**Stated problem**.
Output all the material that follows, exactly as given.

**Provided material**.
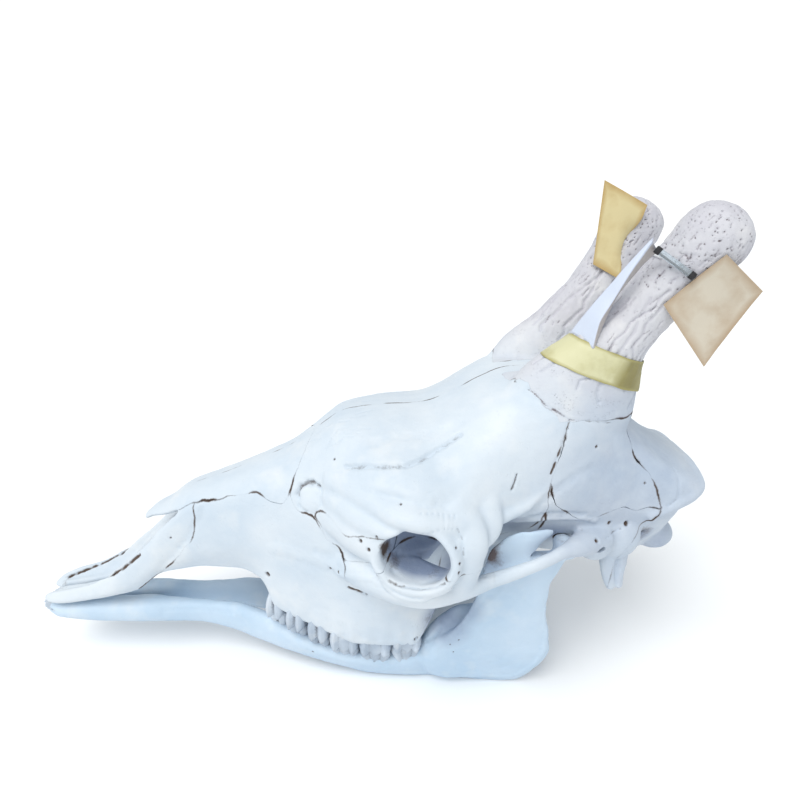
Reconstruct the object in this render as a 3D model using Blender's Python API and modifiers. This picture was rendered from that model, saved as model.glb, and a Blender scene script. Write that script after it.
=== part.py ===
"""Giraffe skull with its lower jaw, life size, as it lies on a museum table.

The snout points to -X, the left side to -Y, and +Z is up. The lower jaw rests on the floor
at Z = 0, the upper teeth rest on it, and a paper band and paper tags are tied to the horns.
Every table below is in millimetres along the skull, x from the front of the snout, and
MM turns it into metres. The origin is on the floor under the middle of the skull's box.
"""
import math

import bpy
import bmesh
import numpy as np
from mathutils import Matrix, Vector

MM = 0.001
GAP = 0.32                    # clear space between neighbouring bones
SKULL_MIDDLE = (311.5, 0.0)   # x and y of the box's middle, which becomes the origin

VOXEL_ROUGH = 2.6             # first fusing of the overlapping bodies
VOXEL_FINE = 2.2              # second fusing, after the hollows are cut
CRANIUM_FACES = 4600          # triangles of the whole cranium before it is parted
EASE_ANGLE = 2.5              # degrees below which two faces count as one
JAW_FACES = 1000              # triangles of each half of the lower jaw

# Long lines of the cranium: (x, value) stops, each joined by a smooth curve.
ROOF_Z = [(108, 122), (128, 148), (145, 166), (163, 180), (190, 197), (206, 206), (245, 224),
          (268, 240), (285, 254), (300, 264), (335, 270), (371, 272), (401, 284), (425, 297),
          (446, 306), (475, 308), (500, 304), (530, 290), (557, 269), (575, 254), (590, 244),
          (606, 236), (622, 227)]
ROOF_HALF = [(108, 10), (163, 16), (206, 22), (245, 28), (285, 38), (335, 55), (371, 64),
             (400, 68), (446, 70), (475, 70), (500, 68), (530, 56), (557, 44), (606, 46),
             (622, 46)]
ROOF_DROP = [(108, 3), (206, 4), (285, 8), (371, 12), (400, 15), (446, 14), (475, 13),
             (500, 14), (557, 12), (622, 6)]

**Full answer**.
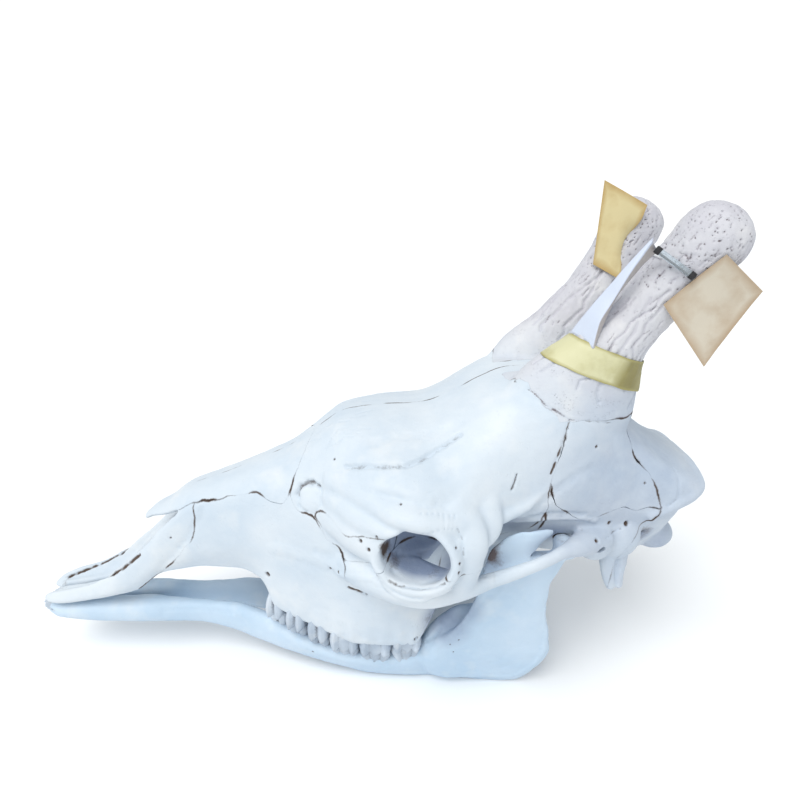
Reconstruct the object in this render as a 3D model using Blender's Python API and modifiers. This picture was rendered from that model, saved as model.glb, and a Blender scene script. Write that script after it.
=== part.py ===
"""Giraffe skull with its lower jaw, life size, as it lies on a museum table.

The snout points to -X, the left side to -Y, and +Z is up. The lower jaw rests on the floor
at Z = 0, the upper teeth rest on it, and a paper band and paper tags are tied to the horns.
Every table below is in millimetres along the skull, x from the front of the snout, and
MM turns it into metres. The origin is on the floor under the middle of the skull's box.
"""
import math

import bpy
import bmesh
import numpy as np
from mathutils import Matrix, Vector

MM = 0.001
GAP = 0.32                    # clear space between neighbouring bones
SKULL_MIDDLE = (311.5, 0.0)   # x and y of the box's middle, which becomes the origin

VOXEL_ROUGH = 2.6             # first fusing of the overlapping bodies
VOXEL_FINE = 2.2              # second fusing, after the hollows are cut
CRANIUM_FACES = 4600          # triangles of the whole cranium before it is parted
EASE_ANGLE = 2.5              # degrees below which two faces count as one
JAW_FACES = 1000              # triangles of each half of the lower jaw

# Long lines of the cranium: (x, value) stops, each joined by a smooth curve.
ROOF_Z = [(108, 122), (128, 148), (145, 166), (163, 180), (190, 197), (206, 206), (245, 224),
          (268, 240), (285, 254), (300, 264), (335, 270), (371, 272), (401, 284), (425, 297),
          (446, 306), (475, 308), (500, 304), (530, 290), (557, 269), (575, 254), (590, 244),
          (606, 236), (622, 227)]
ROOF_HALF = [(108, 10), (163, 16), (206, 22), (245, 28), (285, 38), (335, 55), (371, 64),
             (400, 68), (446, 70), (475, 70), (500, 68), (530, 56), (557, 44), (606, 46),
             (622, 46)]
ROOF_DROP = [(108, 3), (206, 4), (285, 8), (371, 12), (400, 15), (446, 14), (475, 13),
             (500, 14), (557, 12), (622, 6)]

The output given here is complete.